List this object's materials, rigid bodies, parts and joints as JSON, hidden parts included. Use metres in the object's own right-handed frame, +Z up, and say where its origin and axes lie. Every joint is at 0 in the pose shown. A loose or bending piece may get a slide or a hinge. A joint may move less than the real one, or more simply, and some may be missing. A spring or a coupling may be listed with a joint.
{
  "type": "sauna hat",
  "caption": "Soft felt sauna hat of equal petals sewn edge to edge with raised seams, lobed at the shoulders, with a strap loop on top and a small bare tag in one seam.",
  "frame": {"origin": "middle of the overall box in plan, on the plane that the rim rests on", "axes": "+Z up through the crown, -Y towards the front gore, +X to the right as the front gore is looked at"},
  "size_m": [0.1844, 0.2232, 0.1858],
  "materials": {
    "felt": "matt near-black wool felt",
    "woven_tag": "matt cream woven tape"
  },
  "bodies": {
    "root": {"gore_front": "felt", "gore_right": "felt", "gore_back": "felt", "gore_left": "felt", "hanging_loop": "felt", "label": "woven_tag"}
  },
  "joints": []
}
———
### Requirement:
Recopy all the lines exactly as they appear.

### Response to this task:
List this object's materials, rigid bodies, parts and joints as JSON, hidden parts included. Use metres in the object's own right-handed frame, +Z up, and say where its origin and axes lie. Every joint is at 0 in the pose shown. A loose or bending piece may get a slide or a hinge. A joint may move less than the real one, or more simply, and some may be missing. A spring or a coupling may be listed with a joint.
{
  "type": "sauna hat",
  "caption": "Soft felt sauna hat of equal petals sewn edge to edge with raised seams, lobed at the shoulders, with a strap loop on top and a small bare tag in one seam.",
  "frame": {"origin": "middle of the overall box in plan, on the plane that the rim rests on", "axes": "+Z up through the crown, -Y towards the front gore, +X to the right as the front gore is looked at"},
  "size_m": [0.1844, 0.2232, 0.1858],
  "materials": {
    "felt": "matt near-black wool felt",
    "woven_tag": "matt cream woven tape"
  },
  "bodies": {
    "root": {"gore_front": "felt", "gore_right": "felt", "gore_back": "felt", "gore_left": "felt", "hanging_loop": "felt", "label": "woven_tag"}
  },
  "joints": []
}